Vers 16 heures, la cloche nous ramène à la chapelle; M. l'abbé Gache élève sur nos têtes l'ostensoir d'or, tandis qu'à la tribune le choeur de l'École chante un 0 Sacrum et un Salve Regina du regretté maître Déodat de Séverac, ancien élève, et le Tantum Ergo de Winter.
Nous allons nous ranger autour de la carrière. Dix élèves nous offrent le régal d'exercices équestres et je puis avoue que je ne m'attendais pas à autant de justesse dans le maniement des chevaux, jointe à autant de souplesse et de'hardiesse. Ce carrousel fait le plus grand honneur à l'enseignement de M. le Commandant d'Arcizas, officier la la Légion d'Honneur, écuyer de l'École. J'apprécie le sang-froid à cheval chez de très jeunes cavaliers; les chevaux étaient à la fois calmes et allants. L'excellente mesure de distinguer chaque élève par une écharpe de couleur spéciale permettait à la foule très dense de suivre les concurrents dans le jeu du ruban, du panier fleuri, du tir du dard, etc.
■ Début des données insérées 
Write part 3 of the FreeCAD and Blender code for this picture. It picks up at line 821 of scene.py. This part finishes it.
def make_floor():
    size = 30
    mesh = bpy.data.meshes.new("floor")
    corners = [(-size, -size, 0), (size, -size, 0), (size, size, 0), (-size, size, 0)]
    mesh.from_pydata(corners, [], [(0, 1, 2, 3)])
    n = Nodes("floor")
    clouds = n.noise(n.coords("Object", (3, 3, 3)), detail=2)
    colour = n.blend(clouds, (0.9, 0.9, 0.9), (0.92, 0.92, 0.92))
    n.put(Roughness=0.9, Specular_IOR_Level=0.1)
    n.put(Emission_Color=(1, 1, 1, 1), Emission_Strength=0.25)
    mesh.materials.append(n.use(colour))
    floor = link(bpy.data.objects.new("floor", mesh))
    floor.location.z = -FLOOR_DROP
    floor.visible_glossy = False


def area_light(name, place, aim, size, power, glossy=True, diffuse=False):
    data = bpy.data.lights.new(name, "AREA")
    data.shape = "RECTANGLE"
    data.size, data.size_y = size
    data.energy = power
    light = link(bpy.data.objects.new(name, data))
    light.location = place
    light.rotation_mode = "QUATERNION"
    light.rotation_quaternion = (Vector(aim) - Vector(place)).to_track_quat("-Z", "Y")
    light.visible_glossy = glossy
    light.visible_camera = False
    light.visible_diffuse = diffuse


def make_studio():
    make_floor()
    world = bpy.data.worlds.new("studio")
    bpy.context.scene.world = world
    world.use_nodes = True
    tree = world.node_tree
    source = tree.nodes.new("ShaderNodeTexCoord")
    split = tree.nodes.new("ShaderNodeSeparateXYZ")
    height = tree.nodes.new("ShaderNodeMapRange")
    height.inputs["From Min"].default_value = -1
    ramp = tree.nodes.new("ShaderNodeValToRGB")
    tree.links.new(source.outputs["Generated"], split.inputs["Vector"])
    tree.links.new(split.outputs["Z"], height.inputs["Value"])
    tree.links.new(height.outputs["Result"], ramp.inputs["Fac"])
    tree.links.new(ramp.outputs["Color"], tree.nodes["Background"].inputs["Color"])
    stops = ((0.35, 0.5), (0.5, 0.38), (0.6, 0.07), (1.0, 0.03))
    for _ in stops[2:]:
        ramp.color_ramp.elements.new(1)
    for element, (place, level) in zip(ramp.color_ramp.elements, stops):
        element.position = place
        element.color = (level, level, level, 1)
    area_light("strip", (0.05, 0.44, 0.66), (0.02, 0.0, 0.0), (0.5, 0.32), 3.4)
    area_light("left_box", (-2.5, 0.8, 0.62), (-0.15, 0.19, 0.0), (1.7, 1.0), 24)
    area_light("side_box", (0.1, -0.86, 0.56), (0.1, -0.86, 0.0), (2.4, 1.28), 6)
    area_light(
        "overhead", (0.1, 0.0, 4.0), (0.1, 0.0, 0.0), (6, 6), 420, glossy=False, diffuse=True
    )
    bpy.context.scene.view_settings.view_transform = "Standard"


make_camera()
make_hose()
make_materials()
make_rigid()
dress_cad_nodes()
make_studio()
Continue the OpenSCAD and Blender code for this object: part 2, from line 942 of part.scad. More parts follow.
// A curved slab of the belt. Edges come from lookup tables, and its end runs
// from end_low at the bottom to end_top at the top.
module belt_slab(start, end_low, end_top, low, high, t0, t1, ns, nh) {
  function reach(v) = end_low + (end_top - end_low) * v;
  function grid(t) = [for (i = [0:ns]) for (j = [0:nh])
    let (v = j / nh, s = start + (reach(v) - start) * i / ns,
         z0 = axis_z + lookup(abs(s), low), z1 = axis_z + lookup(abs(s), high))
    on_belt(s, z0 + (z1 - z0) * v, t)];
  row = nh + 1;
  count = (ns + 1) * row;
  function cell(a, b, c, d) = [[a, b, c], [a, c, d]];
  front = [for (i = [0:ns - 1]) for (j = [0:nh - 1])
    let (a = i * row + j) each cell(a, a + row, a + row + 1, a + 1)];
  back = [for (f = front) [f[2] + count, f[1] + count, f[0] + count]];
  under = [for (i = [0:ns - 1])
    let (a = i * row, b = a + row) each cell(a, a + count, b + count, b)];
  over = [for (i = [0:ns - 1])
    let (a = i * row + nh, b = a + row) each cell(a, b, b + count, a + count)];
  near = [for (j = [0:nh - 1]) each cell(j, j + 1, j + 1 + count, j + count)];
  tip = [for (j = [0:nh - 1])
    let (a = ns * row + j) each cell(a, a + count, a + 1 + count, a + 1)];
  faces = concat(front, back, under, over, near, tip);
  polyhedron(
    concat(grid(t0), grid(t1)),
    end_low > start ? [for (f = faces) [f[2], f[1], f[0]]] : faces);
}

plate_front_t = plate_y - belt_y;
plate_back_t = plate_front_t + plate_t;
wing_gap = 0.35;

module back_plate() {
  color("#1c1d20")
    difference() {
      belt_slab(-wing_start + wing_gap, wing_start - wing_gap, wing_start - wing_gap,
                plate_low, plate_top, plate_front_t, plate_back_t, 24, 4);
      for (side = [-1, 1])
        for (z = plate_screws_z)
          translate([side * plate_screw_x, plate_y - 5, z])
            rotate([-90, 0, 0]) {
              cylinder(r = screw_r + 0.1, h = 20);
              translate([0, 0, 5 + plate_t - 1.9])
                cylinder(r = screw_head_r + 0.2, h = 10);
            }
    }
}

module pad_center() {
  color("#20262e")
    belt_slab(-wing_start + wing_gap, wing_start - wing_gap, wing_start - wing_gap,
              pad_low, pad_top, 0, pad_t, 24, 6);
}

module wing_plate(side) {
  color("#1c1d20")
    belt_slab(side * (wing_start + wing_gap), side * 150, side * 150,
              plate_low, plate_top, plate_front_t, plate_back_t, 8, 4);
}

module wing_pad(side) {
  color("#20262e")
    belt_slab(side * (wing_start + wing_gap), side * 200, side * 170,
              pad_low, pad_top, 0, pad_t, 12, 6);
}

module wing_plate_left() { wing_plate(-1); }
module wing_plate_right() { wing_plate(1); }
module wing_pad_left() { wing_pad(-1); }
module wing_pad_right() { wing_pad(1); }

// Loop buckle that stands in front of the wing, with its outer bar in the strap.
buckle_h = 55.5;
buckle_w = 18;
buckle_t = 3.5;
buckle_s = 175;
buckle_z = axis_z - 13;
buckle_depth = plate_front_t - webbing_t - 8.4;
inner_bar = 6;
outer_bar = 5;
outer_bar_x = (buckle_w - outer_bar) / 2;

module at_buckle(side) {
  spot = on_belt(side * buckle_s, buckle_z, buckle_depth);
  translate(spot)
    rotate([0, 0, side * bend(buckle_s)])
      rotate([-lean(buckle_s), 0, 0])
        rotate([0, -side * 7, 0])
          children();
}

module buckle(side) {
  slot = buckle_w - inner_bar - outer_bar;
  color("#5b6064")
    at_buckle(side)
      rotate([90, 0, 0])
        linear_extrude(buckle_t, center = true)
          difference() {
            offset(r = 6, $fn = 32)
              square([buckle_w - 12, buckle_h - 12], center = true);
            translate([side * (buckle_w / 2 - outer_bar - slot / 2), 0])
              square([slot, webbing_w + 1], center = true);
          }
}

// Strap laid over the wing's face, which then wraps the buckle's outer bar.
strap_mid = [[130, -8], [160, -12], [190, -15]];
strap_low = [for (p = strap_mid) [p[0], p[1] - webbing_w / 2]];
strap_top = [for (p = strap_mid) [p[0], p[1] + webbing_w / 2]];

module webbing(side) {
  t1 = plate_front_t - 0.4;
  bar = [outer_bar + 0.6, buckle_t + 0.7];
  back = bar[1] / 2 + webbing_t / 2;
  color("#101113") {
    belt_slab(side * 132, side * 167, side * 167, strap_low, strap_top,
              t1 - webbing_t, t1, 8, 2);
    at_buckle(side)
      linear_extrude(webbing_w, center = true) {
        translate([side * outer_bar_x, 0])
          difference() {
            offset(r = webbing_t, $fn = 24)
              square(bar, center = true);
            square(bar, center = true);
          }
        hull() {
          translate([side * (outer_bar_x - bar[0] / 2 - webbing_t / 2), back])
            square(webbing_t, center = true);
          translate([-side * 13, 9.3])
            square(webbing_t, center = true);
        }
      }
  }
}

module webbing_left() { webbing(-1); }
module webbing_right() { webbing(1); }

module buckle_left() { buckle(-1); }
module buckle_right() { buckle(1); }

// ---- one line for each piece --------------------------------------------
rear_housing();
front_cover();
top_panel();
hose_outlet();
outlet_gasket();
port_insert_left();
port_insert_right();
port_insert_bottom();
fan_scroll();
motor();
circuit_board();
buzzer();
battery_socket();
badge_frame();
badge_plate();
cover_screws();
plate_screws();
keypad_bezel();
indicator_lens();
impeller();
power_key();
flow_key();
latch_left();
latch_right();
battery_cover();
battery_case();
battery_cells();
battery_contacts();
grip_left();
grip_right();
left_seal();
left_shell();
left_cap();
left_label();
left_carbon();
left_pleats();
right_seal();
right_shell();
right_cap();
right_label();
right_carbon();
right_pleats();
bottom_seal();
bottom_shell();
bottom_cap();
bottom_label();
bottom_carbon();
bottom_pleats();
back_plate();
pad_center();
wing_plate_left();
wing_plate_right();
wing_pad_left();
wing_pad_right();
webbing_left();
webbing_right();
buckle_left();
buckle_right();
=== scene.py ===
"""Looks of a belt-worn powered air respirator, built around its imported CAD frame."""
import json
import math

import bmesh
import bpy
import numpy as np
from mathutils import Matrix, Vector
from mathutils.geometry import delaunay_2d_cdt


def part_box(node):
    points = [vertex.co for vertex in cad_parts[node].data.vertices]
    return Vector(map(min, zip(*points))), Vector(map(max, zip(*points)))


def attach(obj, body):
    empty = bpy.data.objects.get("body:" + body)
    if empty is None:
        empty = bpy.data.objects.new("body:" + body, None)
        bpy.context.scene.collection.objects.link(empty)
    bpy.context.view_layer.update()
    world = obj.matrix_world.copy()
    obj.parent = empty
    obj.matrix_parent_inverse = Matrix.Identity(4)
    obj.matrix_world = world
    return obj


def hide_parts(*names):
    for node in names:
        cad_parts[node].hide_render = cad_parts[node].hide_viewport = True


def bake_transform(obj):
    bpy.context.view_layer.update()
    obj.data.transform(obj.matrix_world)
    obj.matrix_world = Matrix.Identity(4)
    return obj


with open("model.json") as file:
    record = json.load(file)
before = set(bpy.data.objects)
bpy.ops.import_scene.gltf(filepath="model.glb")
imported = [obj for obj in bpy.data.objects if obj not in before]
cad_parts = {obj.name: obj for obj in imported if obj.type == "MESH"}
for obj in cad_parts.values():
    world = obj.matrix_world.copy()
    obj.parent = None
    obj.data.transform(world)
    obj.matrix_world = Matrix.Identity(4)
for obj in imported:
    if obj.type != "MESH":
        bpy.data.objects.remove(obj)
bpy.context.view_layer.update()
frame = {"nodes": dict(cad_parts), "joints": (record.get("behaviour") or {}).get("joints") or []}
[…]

M. le Commandant d'Arcizas a reçu de hautes compétences qui assistaient au carrousel de très justes félicitations.
Une représentation de Polyeucte, de Corneille, a terminé une journée bien remplie.
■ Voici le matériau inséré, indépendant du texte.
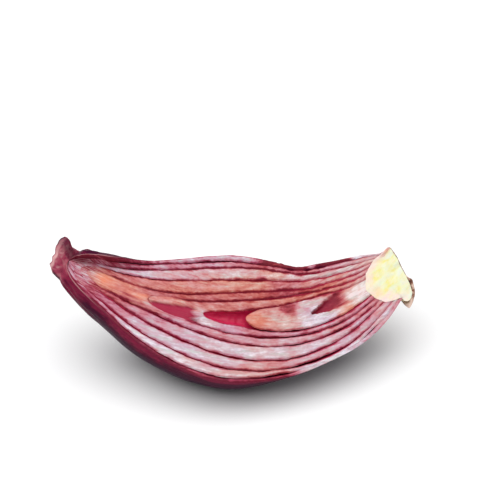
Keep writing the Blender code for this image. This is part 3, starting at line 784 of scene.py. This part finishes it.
def flesh_surface():
    """Cut flesh of a fleshy scale: moist and finely fibred, lilac white to crimson, with crimson skin at its edges.

    It gives the eye mottled bands with soft lengthwise streaks and a thin dark line on each side.
    """
    colours = bpy.context.scene.onion_flesh
    # Patches are 2 mm long and streaks 0.16 mm wide. The real fibres are finer than a pixel and drawn coarser.
    made, tree, shader, read = new_surface(
        "cut_scale_flesh", ("grain", "inside", "outside", "blush", "warm", "glow", "bare", "line", "torn"),
        (("patches", 2.0, 0.8, 3.0), ("tints", 4.0, 1.6, 2.0), ("streaks", 2.2, 0.16, 2.0),
         ("fibres", 0.8, 0.07, 2.0), ("wobble", 0.9, 3.0, 2.0), ("uneven", 5.0, 0.9, 2.0),
         ("grit", 0.55, 0.3, 2.0), ("watery", 3.4, 0.6, 2.0)),
        Subsurface_Weight=0.12, Subsurface_Scale=0.0006, Subsurface_Radius=(1.0, 0.4, 0.35), IOR=1.4,
        Specular_IOR_Level=0.3)
    # Dark line at a piece's edges, wavy and of uneven strength.
    edge = add_node(tree, "Math", {0: read["inside"], 1: read["outside"]}, operation="MINIMUM")
    strayed = add_node(tree, "Math", {0: read["wobble"], 1: -0.5, 2: edge}, operation="MULTIPLY_ADD")
    fringe = add_node(tree, "MapRange", {0: strayed, 1: -0.25, 2: 0.16, 3: 1.0, 4: 0.0},
                      interpolation_type="SMOOTHSTEP")
    soft = add_node(tree, "Math", {0: read["glow"], 1: -0.8, 2: 1.0}, operation="MULTIPLY_ADD")
    uneven = add_node(tree, "MapRange", {0: read["uneven"], 1: 0.35, 2: 0.6, 3: 0.4, 4: 1.0})
    for factor in (soft, read["line"], uneven):
        fringe = add_node(tree, "Math", {0: fringe, 1: factor}, operation="MULTIPLY")
    # Blush is the layer's tone with the patterns, less their mean. The streaks are stronger by the neck.
    fraying = add_node(tree, "Math", {0: read["torn"], 1: 1.3, 2: 0.4}, operation="MULTIPLY_ADD")
    level = add_node(tree, "Math", {0: read["streaks"], 1: 0.5}, operation="SUBTRACT")
    level = add_node(tree, "Math", {0: level, 1: fraying}, operation="MULTIPLY")
    blush = read["blush"]
    for pattern, strength in ((read["patches"], 0.8), (read["grit"], 0.35), (level, 1.0), (fringe, 0.55)):
        blush = add_node(tree, "Math", {0: pattern, 1: strength, 2: blush}, operation="MULTIPLY_ADD")
    blush = add_node(tree, "Math", {0: blush, 1: 0.575}, operation="SUBTRACT")
    warm = add_node(tree, "Math", {0: read["tints"], 1: 1.1, 2: read["warm"]}, operation="MULTIPLY_ADD")
    warm = add_node(tree, "Math", {0: warm, 1: 0.55}, operation="SUBTRACT", use_clamp=True)
    rises = (0.0, 0.22, 0.5, 0.78, 1.0)
    cool, hot = (add_node(tree, "ValToRGB", {0: blush}, stops=tuple(zip(rises, tones)))
                 for tones in ((colours.lilac_white, colours.lilac, colours.rose, colours.raspberry, colours.crimson),
                               (colours.ivory, colours.peach, colours.salmon, colours.brick, colours.russet)))
    # Over that come watery patches, where the flesh is pale and whole, the orange glow, and bare crimson skin.
    wet = add_node(tree, "MapRange", {0: read["watery"], 1: 0.52, 2: 0.68, 3: 0.0, 4: 0.5})
    dry = add_node(tree, "MapRange", {0: blush, 1: 0.15, 2: 0.55, 3: 1.0, 4: 0.0})
    whole = add_node(tree, "Math", {0: 1.0, 1: read["torn"]}, operation="SUBTRACT")
    for factor in (dry, whole):
        wet = add_node(tree, "Math", {0: wet, 1: factor}, operation="MULTIPLY")
    spread = add_node(tree, "Math", {0: read["patches"], 1: 2.0, 2: read["streaks"]}, operation="MULTIPLY_ADD")
    glow = add_node(tree, "Math", {0: read["glow"], 1: spread}, operation="MULTIPLY")
    glow = add_node(tree, "Math", {0: glow, 1: 0.5}, operation="MULTIPLY", use_clamp=True)
    thin = add_node(tree, "Math", {0: read["streaks"], 1: 0.5}, operation="MULTIPLY")
    lining = add_node(tree, "Mix", {0: thin, 6: colours.inner_dark, 7: colours.inner_skin}, data_type="RGBA")
    colour = cool
    for factor, over in ((warm, hot), (wet, colours.grey_green), (glow, colours.orange), (read["bare"], lining)):
        colour = add_node(tree, "Mix", {0: factor, 6: colour, 7: over}, data_type="RGBA")
    tree.links.new(colour, shader["Base Color"])
    rough = add_node(tree, "MapRange", {0: read["patches"], 1: 0.3, 2: 0.7, 3: 0.34, 4: 0.56})
    tree.links.new(rough, shader["Roughness"])
    relief = add_node(tree, "Math", {0: read["fibres"], 1: 0.4, 2: read["streaks"]}, operation="MULTIPLY_ADD")
    bump = add_node(tree, "Bump", {"Strength": 0.7, "Distance": 0.00012, "Height": relief})
    tree.links.new(bump, shader["Normal"])
    return made


def inner_skin_surface():
    """Thin crimson skin on both sides of a scale: smooth, moist and veined lengthwise.

    It gives the eye the saturated crimson in the hollows and the dark lines between the bands.
    """
    colours = bpy.context.scene.onion_flesh
    made, tree, shader, read = new_surface(
        "crimson_inner_skin", ("grain",), (("veins", 5.0, 0.3, 3.0),), Roughness=0.38, IOR=1.42,
        Subsurface_Weight=0.1, Subsurface_Scale=0.0005, Specular_IOR_Level=0.3)
    colour = add_node(tree, "ValToRGB", {0: read["veins"]},
                      stops=((0.2, colours.inner_dark), (0.45, colours.inner_skin)))
    tree.links.new(colour, shader["Base Color"])
    bump = add_node(tree, "Bump", {"Strength": 0.4, "Distance": 0.0001, "Height": read["veins"]})
    tree.links.new(bump, shader["Normal"])
    return made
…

Cette belle tragédie a eu les interprètes qu'elle méritait dans la personne de MM. J.-L. Teste, de l'Odéon; W. Gelhain, du Théâtre Antoine, M. Norville, de la Porte Saint-Martin; Vidalin, Duclos, Novis, MMm.. Feugère, du Théâtre Sarah-Bernardt; Mauffroy, de l'Odéon.
L'orchestre et la fanfare ont rempli les entr'actes de beaux intermèdes; la distinction des deux professeurs qui les dirigent, MM. Marfanc et Massio, sont un sûr garant qu'au point de vue artistique, l'École ne mentira pas à sa devise.
La poésie très haute que M. l'abbé Pernet, professeur de philosophie, a dite à cette soirée a été le digne couronnement de cette mémorable journée. ceux qui l'ont déjà entendue seront heureux de la lire; les autres la méditeront et éprouveronlles émotions ressenties à l'audition.

La fête de l'inauguration du Monument aux morts avait eu un prologue dans la journée du samedi 9 juin, consacrée aux solennités religieuses de la première communion et de la procession du T.S.Sacrement; elle a eu son épilogue le lundi 11, par le chant d'une messe solennelle composée par M. le professeur Massio, dans la matinée; par une séance de gymnastique sous la direction de M. le professeur Barrière, dans l'après-midi. Tous ceux qui pensent que les exercices du corps, maintenus à leur juste place dans l'éducation, sont un corollaire nécessaire de l'instruction se féliciteront de voir en quelle estime ils sont tenus à Sorèze. On les y cultivait alors que les autres établissements d'éducation paraissaient les ignorer; leur diffusion actuelle est un sujet d'émulation permanent pour ceux qui tiennent dans leurs mains les destinées de l'École. Ma tâche est remplie; ce compte rendu des fêtes est bien incomplet; il servira peut-être d'aide-mémoire à ceux qui ont pu se rendre à Sorèze le 10 juin et leur rappellera des heures certainement émouvantes.